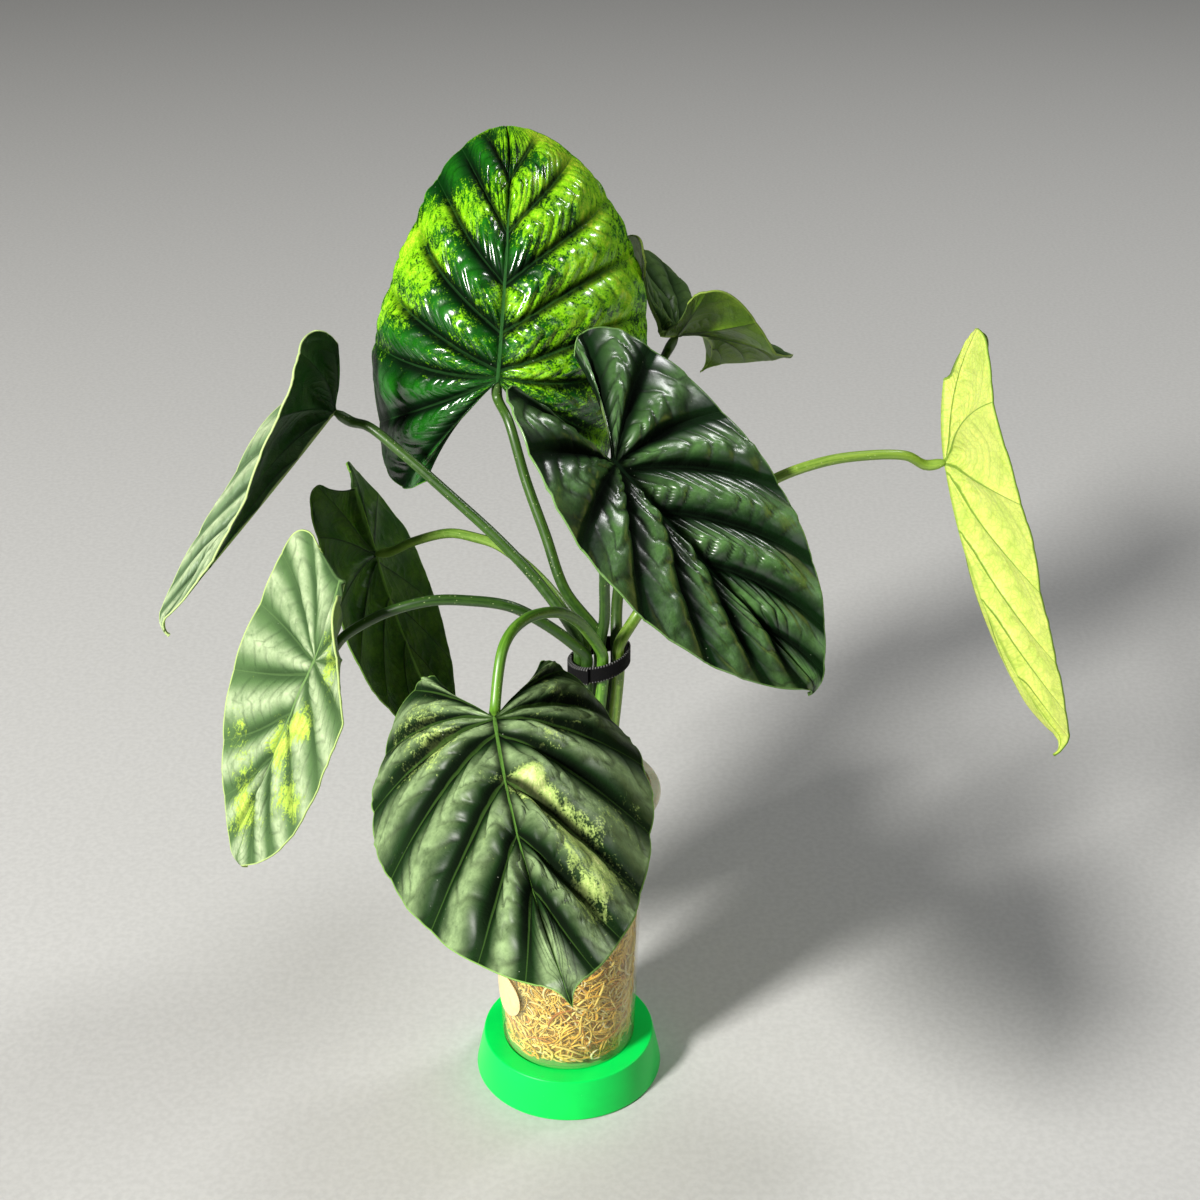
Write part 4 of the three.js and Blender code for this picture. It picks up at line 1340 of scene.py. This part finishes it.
def cup_materials():
    """Clear plastic for the wall and a milky one for the rolled rim."""
    clear, graph, shader = new_material(
        "Clear cup plastic", Base_Color=rgb(238, 226, 170), Coat_Weight=1.0, Coat_Roughness=0.05,
        Coat_IOR=1.6, Specular_IOR_Level=0.9,
    )
    place = graph.object_place()
    graph.wire(
        shader, Roughness=graph.step(0.35, 0.8, graph.noise(place, 60.0, 3.0), 0.08, 0.2),
        Alpha=graph.step(0.1, 0.95, graph.facing(0.35), 0.05, 0.32),
        Normal=graph.bump(graph.noise(place, 120.0, 2.0), 0.04, 0.5 * MM),
    )
    milky, graph, shader = new_material(
        "Milky rim plastic", Coat_Weight=0.3, Coat_Roughness=0.15, Subsurface_Weight=0.2,
        Subsurface_Scale=4.0 * MM,
    )
    shades = use_group(
        graph, "Mottle", Vector=graph.object_place(), Scale=90.0, Light=rgb(232, 230, 214),
        Dark=rgb(206, 202, 180),
    )
    graph.wire(
        shader, Base_Color=shades["Color"],
        Roughness=graph.add(graph.times(shades["Height"], 0.2), 0.2),
    )
    return clear, milky


def moss_materials():
    """The damp core and the golden strands."""
    core, graph, shader = new_material("Moss core")
    place = graph.object_place()
    tangle = graph.noise(place, 420.0, 5.0, 0.7, 1.5)
    patch = graph.noise(place, 45.0, 3.0)
    colour = graph.layered(
        rgb(170, 118, 34),
        (rgb(240, 198, 88), graph.step(0.32, 0.7, tangle), 1.0),
        (rgb(112, 84, 40), graph.step(0.45, 0.7, patch), 0.5),
    )
    graph.wire(
        shader, Base_Color=colour, Roughness=graph.step(0.2, 0.8, tangle, 0.6, 0.95),
        Normal=graph.bump(tangle, 0.8, 1.5 * MM),
    )

    strands, graph, shader = new_material("Moss strands", Sheen_Weight=0.2, Sheen_Roughness=0.4)
    place = graph.object_place()
    ramp = graph.node("ShaderNodeValToRGB")
    graph.wire(ramp, Fac=graph.attribute("strand_tone", "Fac"))
    stops = [
        (0.0, rgb(168, 98, 22)), (0.16, rgb(228, 154, 40)), (0.4, rgb(240, 194, 66)),
        (0.66, rgb(250, 222, 104)), (0.88, rgb(252, 238, 140)), (1.0, rgb(254, 248, 190)),
    ]
    bar = ramp.color_ramp
    while len(bar.elements) < len(stops):
        bar.elements.new(0.5)
    for element, (at, colour) in zip(bar.elements, stops):
        element.position = at
        element.color = (*colour, 1.0)
    damp = graph.noise(place, 32.0, 2.0)
    fuzz = graph.noise(place, 900.0, 2.0)
    colour = graph.layered(
        ramp.outputs["Color"],
        (rgb(120, 96, 48), graph.step(0.5, 0.75, damp), 0.45),
        (rgb(96, 62, 22), graph.step(0.62, 0.8, fuzz), 0.5),
    )
    graph.wire(
        shader, Base_Color=colour, Roughness=graph.add(graph.times(fuzz, 0.3), 0.45),
        Normal=graph.bump(fuzz, 0.3, 0.3 * MM),
    )
    return core, strands


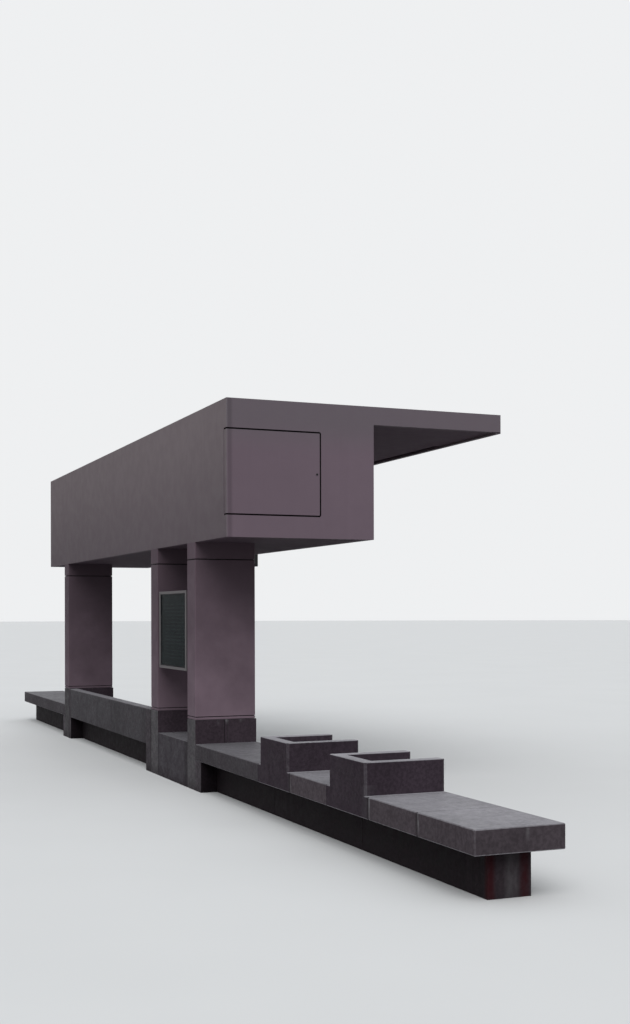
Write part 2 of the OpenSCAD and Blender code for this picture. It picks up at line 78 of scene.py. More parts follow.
# Colours of the small fittings and of the stage
FRAME_STEEL = (0.42, 0.43, 0.44)
SEAL_RUBBER = (0.012, 0.011, 0.012)
CASE_RUBBER = (0.032, 0.030, 0.032)
JOINT_RUBBER = (0.008, 0.007, 0.008)
LOCK_METAL = (0.055, 0.052, 0.055)
NOTICE_METAL = (0.40, 0.38, 0.40)
CASE_GLASS = (0.10, 0.135, 0.145)
CASE_BOARD = (0.040, 0.052, 0.053)
CASE_PRINT = (0.25, 0.28, 0.27)
HOUSING_PAINT = (0.014, 0.014, 0.016)
SCREEN_BLACK = (0.006, 0.006, 0.008)
SIGN_WHITE = (0.62, 0.64, 0.66)
SIGN_BLACK = (0.020, 0.021, 0.024)
DAYLIGHT = (0.93, 0.97, 1.0)
BACKDROP = (0.86, 0.87, 0.88)
FLOOR_BOUNCE = (0.20, 0.19, 0.195)


# Sizes and colours that a user would change

def colour(name, description, default):
    return FloatVectorProperty(
        name=name, description=description, subtype="COLOR", size=3, min=0, max=1, default=default)


def number(name, description, default, **settings):
    return FloatProperty(name=name, description=description, default=default, **settings)


def length(name, description, default):
    return number(name, description, default, unit="LENGTH", min=0)


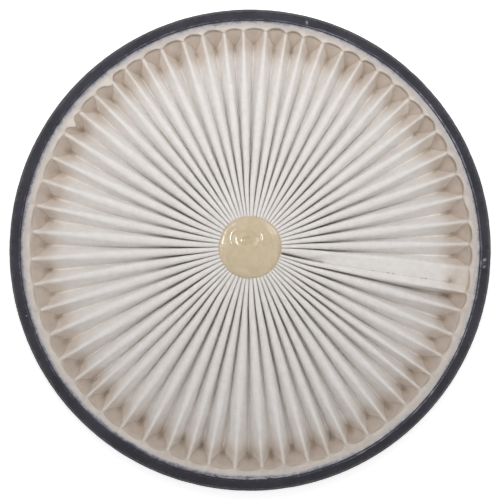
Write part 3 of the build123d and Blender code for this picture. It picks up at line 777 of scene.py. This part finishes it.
def build_plug():
    mat = plug_material()
    cols = 480
    a = np.linspace(0, TAU, cols, endpoint=False)
    # outline: nearly round, drawn a little into each valley
    ridge = np.radians(pchip(KNOTS, RIDGE, np.array([10.2]))[0])
    valley = np.radians(pchip(KNOTS, VALLEY, np.array([10.2]))[0])

    def near(x, marks):
        d = (x[:, None] - marks[None, :] + math.pi) % TAU - math.pi
        return np.abs(d).min(1)
    comb = np.exp(-(near(a, valley) / 0.022) ** 2)
    out = 10.22 + loop_noise(41, a, [2, 3, 5, 9], [0.10, 0.08, 0.06, 0.05]) + 0.10 * (comb - 0.5)
    rows, rim = [], []
    fr = np.concatenate([np.linspace(0, 0.96, 57), [.972, .982, .99, .996, 1.0]])
    cx, cy = -1.0, 2.6

    def dome(x, y, f):
        z = 12.45 - 1.25 * f ** 2.4 - 0.85 * smooth(f, 0.88, 1.0) ** 2
        ex, ey = (x - cx) / 4.3, (y - cy) / 3.5
        rho = np.hypot(ex, ey)
        turn = np.arctan2(ey, ex)
        z = z + 0.27 * np.exp(-((rho - 0.92) / 0.17) ** 2) * np.clip(0.50 + 0.50 * np.cos(turn * 2) + 0.08 * np.sin(turn), 0, 1)
        z = z - 0.16 * (1 - smooth(rho, 0.45, 1.0))
        pit = np.hypot((x - cx - 0.1) / 2.0, (y - cy + 0.35) / 1.25)
        z = z - 0.62 * (1 - smooth(pit, 0.1, 1.15)) + 0.07 * np.exp(-((pit - 1.2) / 0.16) ** 2) * (y < cy + 0.4)
        # the ridge left at the right where the bead folded over itself
        fold = np.hypot(x + 0.2, y + 0.4)
        side = smooth(x, 3.0, 6.5)
        z = z + 0.19 * np.exp(-((fold - 7.75) / 0.32) ** 2) * side * smooth(y, -1.5, 1.0)
        z = z + 0.22 * np.exp(-((fold - 8.85) / 0.32) ** 2) * smooth(x, 6.0, 8.0) * smooth(-y, -5.0, -2.0)
        z = z + 0.05 * np.sin(0.9 * x + 1.3 * np.sin(0.5 * y)) * np.cos(0.7 * y) * (1 - f ** 4)
        return np.minimum(z, 12.78)
    for f in fr:
        x, y = f * out * np.cos(a), f * out * np.sin(a)
        z = dome(x, y, f + 0 * a) - 0.25 * comb * smooth(f, 0.9, 1.0)
        rows.append(np.stack([x, y + HUB_Y, z], -1))
        rim.append(smooth(f, 0.86, 1.0) + 0 * a)
    for rr, zz in ((0.992, 10.25), (0.965, 9.9), (0.93, 8.0), (0.93, 4.0), (0.965, 2.6), (0.995, 2.3), (1.0, 2.0)):
        rows.append(np.stack([rr * out * np.cos(a), rr * out * np.sin(a) + HUB_Y, zz - 0.3 * comb * (zz > 9)], -1))
        rim.append(1.0 + 0 * a)
    for f in fr[::-2]:
        x, y = f * out * np.cos(a), f * out * np.sin(a)
        z = 0.42 + 1.05 * f ** 3 + 0.05 * np.sin(0.8 * x) * np.cos(0.6 * y + 1) + 0.35 * smooth(f, 0.93, 1.0)
        rows.append(np.stack([x, y + HUB_Y, z], -1))
        rim.append(smooth(f, 0.86, 1.0) + 0 * a)
    rows, rim = np.array(rows), np.array(rim)
    # the two poles are single points
    S = len(rows)
    verts = [rows[0].mean(0)[None], rows[1:-1].reshape(-1, 3), rows[-1].mean(0)[None]]
    last = 1 + (S - 2) * cols
    faces = [tuple(f) for f in grid_faces(S - 2, cols) + 1]
    c = np.arange(cols)
    c1 = (c + 1) % cols
    faces += [(0, int(1 + i), int(1 + j)) for i, j in zip(c, c1)]
    off = 1 + (S - 3) * cols
    faces += [(last, int(off + j), int(off + i)) for i, j in zip(c, c1)]
    at = np.concatenate([[0.0], rim[1:-1].reshape(-1), [0.0]])
    return make("hot_melt_button", np.concatenate(verts), faces, mat, "centre_plug", {"rimmed": at})


def build_seam(front, radii):
    """Beads of glue squeezed out along the cut edge of the lap."""
    mat = seam_material()
    col = int(np.where((COL_PLEAT == SEAM + 1) & (COL_K == 1))[0][0])
    r = np.linspace(20.0, 67.5, 150)
    c0 = np.array([np.interp(r, radii[:, col], front[:, col, i]) for i in range(3)]).T
    c1 = np.array([np.interp(r, radii[:, col - 1], front[:, col - 1, i]) for i in range(3)]).T
    base = 0.35 * c0 + 0.65 * c1
    d = np.gradient(base, axis=0)
    d /= np.linalg.norm(d, axis=1)[:, None]
    side = np.cross(d, [0, 0, 1.0])
    side /= np.linalg.norm(side, axis=1)[:, None]
    size = 0.032 + 0.025 * wander(51, 1, r, 2.2)[0] + 0.05 * smooth(wander(52, 1, r, 1.1)[0], 0.3, 0.8)
    for at, big in ((43.7, 0.26), (45.2, 0.15), (54.3, 0.26), (55.5, 0.22), (61.6, 0.20), (39.0, 0.08)):
        size += big * np.exp(-((r - at) / 0.36) ** 2)
    size = np.maximum(size, 0.03) * np.minimum(1, np.minimum(smooth(r, 19.9, 20.8), smooth(r, 67.6, 66.6)) + 0.15)
    k = 8
    t = np.linspace(0, TAU, k, endpoint=False)
    rows = base[:, None, :] + side[:, None, :] * (np.cos(t) * 1.0)[None, :, None] * size[:, None, None] \
        + np.array([0, 0, 1.0]) * (np.sin(t)[None, :, None] * 0.8 * size[:, None, None] + 0.02)
    S = len(r)
    faces = [tuple(f) for f in grid_faces(S, k)]
    faces += [tuple(range(k)), tuple(range((S - 1) * k, S * k))[::-1]]
    return make("seam_glue_beads", rows.reshape(-1, 3), faces, mat, "seam_glue")


media, flat_area, (front_pts, front_radii) = build_media()
print("folded strip: one face's area", round(flat_area, 5), "m2")
build_potting()
build_ring()
build_seal()
build_plug()
build_seam(front_pts, front_radii)

# turn every closed mesh's faces outwards
for ob in [o for o in bpy.context.scene.objects if o.type == "MESH" and o.name in (
        "pleated_paper", "cast_glue_ring", "charcoal_ring", "lip_seal", "hot_melt_button", "seam_glue_beads")]:
    me = ob.data
    n = len(me.vertices)
    co = np.empty(n * 3)
    me.vertices.foreach_get("co", co)
    co = co.reshape(-1, 3)
    me.calc_loop_triangles()
    tri = np.empty(len(me.loop_triangles) * 3, int)
    me.loop_triangles.foreach_get("vertices", tri)
    tri = tri.reshape(-1, 3)
    vol = np.einsum("ij,ij->i", co[tri[:, 0]], np.cross(co[tri[:, 1]], co[tri[:, 2]])).sum() / 6
    if vol < 0:
        me.flip_normals()
    print(ob.name, "triangles", len(tri), "volume cm3", round(abs(vol) * 1e6, 2), "flipped" if vol < 0 else "")

# ---------------------------------------------------------------------- stage
floor = bpy.data.meshes.new("floor")
floor.from_pydata([(-3, -3, 0), (3, -3, 0), (3, 3, 0), (-3, 3, 0)], [], [(0, 1, 2, 3)])
floor.update()
fl = bpy.data.objects.new("floor", floor)
bpy.context.scene.collection.objects.link(fl)
fl.data.materials.append(floor_material())


def light(name, kind, at, target, energy, size, size_y=None, color=(1, 1, 1), spread=180):
    d = bpy.data.lights.new(name, "AREA")
    d.spread = math.radians(spread)
    d.shape = kind
    d.size = size
    if size_y:
        d.size_y = size_y
    d.energy = energy
    d.color = color
    o = bpy.data.objects.new(name, d)
    bpy.context.scene.collection.objects.link(o)
    o.location = at
    o.rotation_euler = (Vector(target) - Vector(at)).to_track_quat("-Z", "Y").to_euler()
    o.visible_camera = False
    # the broad panels only light, and the two window-like lamps only show as reflections
    o.visible_glossy = "lamp" in name
    o.visible_diffuse = "lamp" not in name
    return o


light("sky_panel", "RECTANGLE", (-0.01, 0.13, 0.40), (-0.01, 0.131, 0), 0.19, 0.22, 0.18, spread=80)
light("left_panel", "RECTANGLE", (-0.42, 0.04, 0.44), (0, 0, 0), 0.52, 0.45, 0.45)
light("right_panel", "RECTANGLE", (0.42, 0.04, 0.44), (0, 0, 0), 0.52, 0.45, 0.45)
light("left_lamp", "RECTANGLE", (-0.31, 0.13, 0.60), (0, 0, 0), 0.62, 0.26, 0.05)
light("right_lamp", "RECTANGLE", (0.34, 0.11, 0.60), (0, 0, 0), 1.05, 0.36, 0.06)

world = bpy.data.worlds.new("studio")
world.use_nodes = True
world.node_tree.nodes["Background"].inputs[0].default_value = (1.0, 0.995, 0.985, 1)
world.node_tree.nodes["Background"].inputs[1].default_value = 0.38
bpy.context.scene.world = world

DIST = 1.5
cam = bpy.data.cameras.new("camera")
cam.sensor_width = 36.0
cam.lens = 36.0 * (DIST - 0.0084) / (500 * 0.075 / 240.79)
cam.clip_start = 0.01
cam.dof.use_dof = False
co = bpy.data.objects.new("camera", cam)
bpy.context.scene.collection.objects.link(co)
co.location = (-0.00003, 0.00005, DIST)
co.rotation_euler = (0, 0, 0)
bpy.context.scene.camera = co
bpy.context.scene.view_settings.view_transform = "Standard"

################

THE REQUEST>
Retype, word for word, every line from the line with "Write part 3" to the line with "cx, cy = -1.0, 2.6", inclusive. Add nothing.

EXERCISE RESULT>
Write part 3 of the build123d and Blender code for this picture. It picks up at line 777 of scene.py. This part finishes it.
def build_plug():
    mat = plug_material()
    cols = 480
    a = np.linspace(0, TAU, cols, endpoint=False)
    # outline: nearly round, drawn a little into each valley
    ridge = np.radians(pchip(KNOTS, RIDGE, np.array([10.2]))[0])
    valley = np.radians(pchip(KNOTS, VALLEY, np.array([10.2]))[0])

    def near(x, marks):
        d = (x[:, None] - marks[None, :] + math.pi) % TAU - math.pi
        return np.abs(d).min(1)
    comb = np.exp(-(near(a, valley) / 0.022) ** 2)
    out = 10.22 + loop_noise(41, a, [2, 3, 5, 9], [0.10, 0.08, 0.06, 0.05]) + 0.10 * (comb - 0.5)
    rows, rim = [], []
    fr = np.concatenate([np.linspace(0, 0.96, 57), [.972, .982, .99, .996, 1.0]])
    cx, cy = -1.0, 2.6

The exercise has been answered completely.